Weekly Reading Report

Last weekend I gave a talk at the NSW Dickens Society, and they very kindly gave me a $50 gift voucher at Abbey's Bookshop. I wanted to use it quickly, as I have a tendency to let vouchers sit around. So on Wednesday, after my Odyssey class, I went down to Abbey's to use it up. There were plenty of things I wanted, but I saw they had Nicola Barker's The Cauliflower.

I have wanted this book for a while, since my friend Robert at the Vedanta Centre mentioned it to me. I have been very interested in Sri Ramakrishna for about twenty years, and have read many books about him - including Christopher Isherwood's Ramakrishna and His Disciples and Romain Rolland's The Life of Ramakrishna. I am very interested in seeing what a 21st century author might have to say about him in a work of fiction.

I still had money left on the voucher, so I also got the new Edmund White novel, Our Young Man. Of course, I started on that one almost immediately, and am just about halfway through it. It's odd. But I adore Edmund White, and even when he's odd he's incredibly, compulsively readable. Lots of handsome men, sex and real estate. What more does one want in a book? But I have to admit that these days I enjoy White's memoir more than his fiction.
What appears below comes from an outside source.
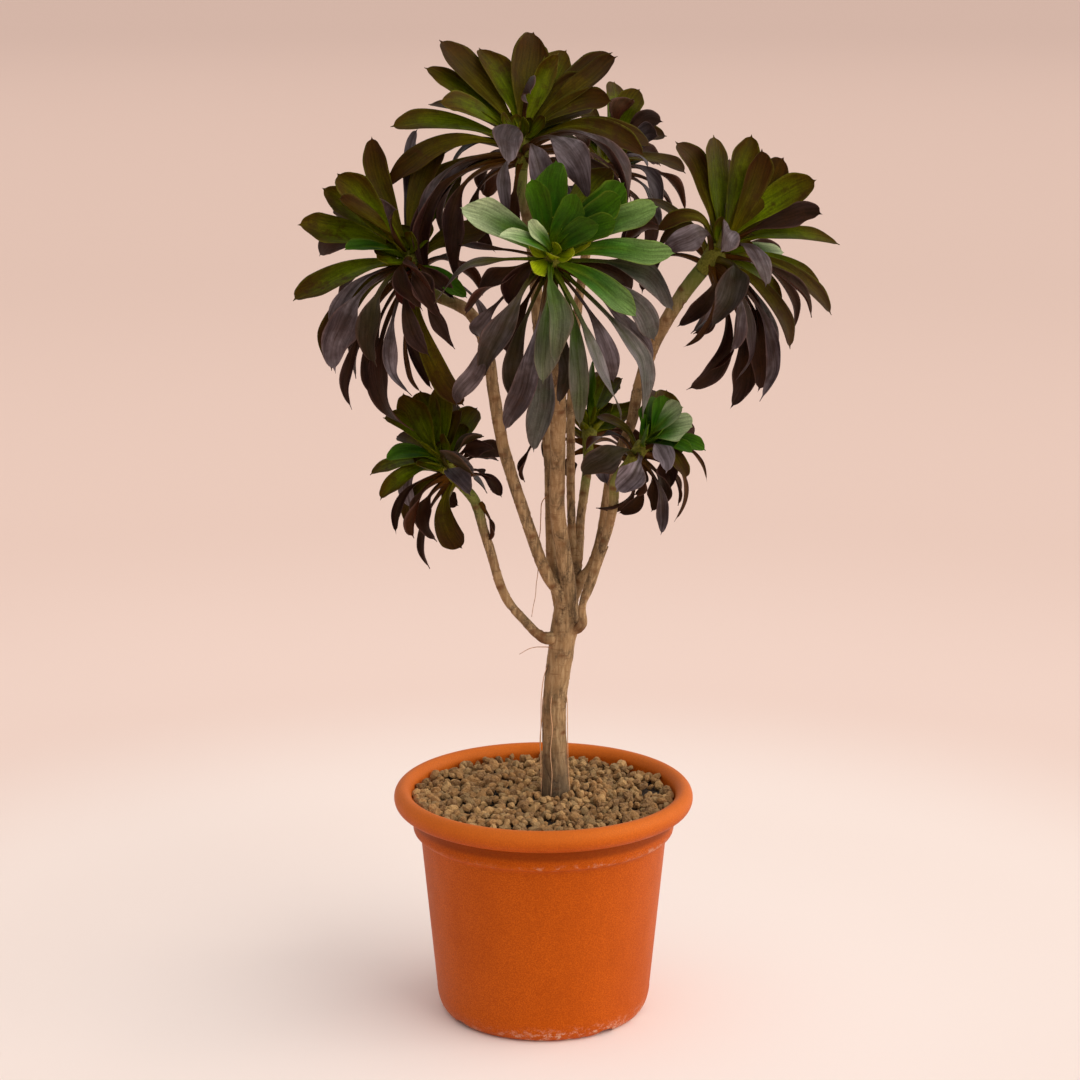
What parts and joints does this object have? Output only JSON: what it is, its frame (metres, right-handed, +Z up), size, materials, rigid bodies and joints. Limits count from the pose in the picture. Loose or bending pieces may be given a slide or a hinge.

I gave a talk on Noel Coward at Ashfield Library on Saturday, and a very sweet friend came along and brought me little pile of books she had found for me at second-hand sales. It was a lovely gesture, and exactly the sort of thing to delight my heart. If only people knew how deliriously happy I am with a couple of second-hand books. Better than emerald rings (which are mentioned in White's book).

Most importantly she gave me the most exquisite, mint-condition, first edition of Cecil Beaton's Fair Lady, a collection of the diary entries he made while making that film. Seriously, it's such a fine edition it looks brand new, even though it was printed in 1964.

She also gave me a paperback of Beaton in the Sixties, a 2003 collection of his unexpurgated diaries. Both of these are handy and of great interest at the moment because I am putting together a talk for September on Cecil Beaton. Of course, I have always loved the man.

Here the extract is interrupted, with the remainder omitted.